4. John Boehner, House Minority Leader and Stimulus Bill Percussionist – Boehner played an unassuming but important role, out of the spotlight, visible mostly only to his colleagues on the House floor.  He consistently pushed for free market reforms to health care and denounced the Democrats’ plans to increase government involvement and spending in health care.  He also ably deconstructed Obama disasters like the stimulus bill and Cash for Clunkers.

3. Rush Limbaugh, Racist Attention-Seeker Who Hates Obama for Personal Reasons – Rush could have taken the year off and coasted into the top 10 with the cumulative influence he’s had on the conservative movement, but in 2009 he had a particularly effective year, one in which he dissected the Obama administration’s schemes and always kept his listeners one step ahead of the MSM.  Rush stated early on, “I hope Obama fails.”  Everyone, including Rush’s opponents, knew exactly what he meant—and Rush never backed down from his statement.

2. Michele Bachmann, America’s Favorite Tea Party Hostess – This was the year that Bachmann, like Liz Cheney, became a conservative rock star.  She rallied the troops at Tea Party gatherings, including the massive march in D.C. in September, proposed her own health care reform bill, and cosponsored others.  Gail Collins labeled her “Washington’s newest Famous Strange Person,” proving once again that liberals have no measure of the force of the reinvigorated conservative movement that is about to hit them.
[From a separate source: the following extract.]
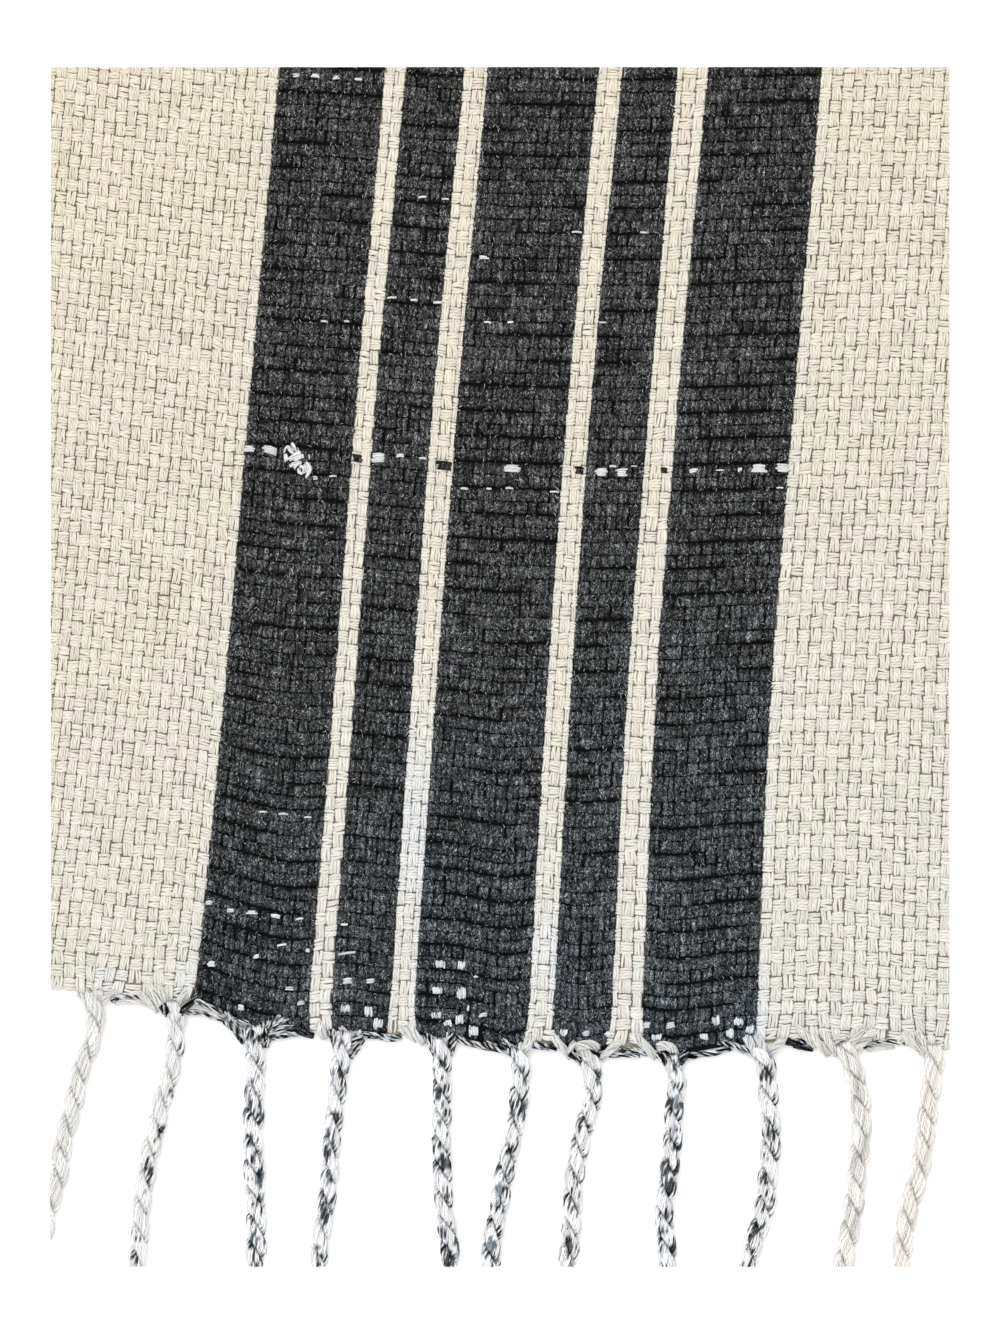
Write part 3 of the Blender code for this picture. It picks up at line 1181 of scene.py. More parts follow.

1. Mark Levin, Best-selling Author Never Interviewed by ABC, CBS, or NBC or reviewed by the Times or the Post – Sarah Palin was photographed carrying it at rallies, Michele Bachmann called it “the book of all time,” and Rush Limbaugh predicted conservative college students would clandestinely pass it around in plain brown wrappers.  Levin’s Liberty and Tyranny was the best-selling nonfiction book of the year, spending three months at #1 on the New York Times bestsellers list; Levin also had the best year yet of his radio show, still the fastest-growing in the country.

Honorable Mention: Joe Wilson, Destroyer of Obamacare Illusions – Wilson refused to let Obama get away with lying about illegal immigrants’ not being covered under his health care reform bill; the Democratic denouncement of his “You lie!” outburst resulted in a heated, protracted debate over an issue that was supposedly already settled.

Ineligible, but Fought the Good Fight: Joe Lieberman, Obamacare Obstructionist – He’s not reliable—he marched three miles to the Capitol on the Sabbath to vote for a $2 trillion spending bill, after all—but this Independent Democrat stalled health care “reform” almost long enough to push the Senate’s deliberations into the no-man’s land of a midterm election year.

Special Award: Jake Tapper, Reporter So Ruthless in Investigating Obama You Couldn’t Tell What Party He Belonged To – From uncovering Tom Daschle’s unpaid taxes to investigating the President’s phony stimulus spending claims, Tapper deservedly ended the year at the top of Mediaite’s list of most influential journalists in the country.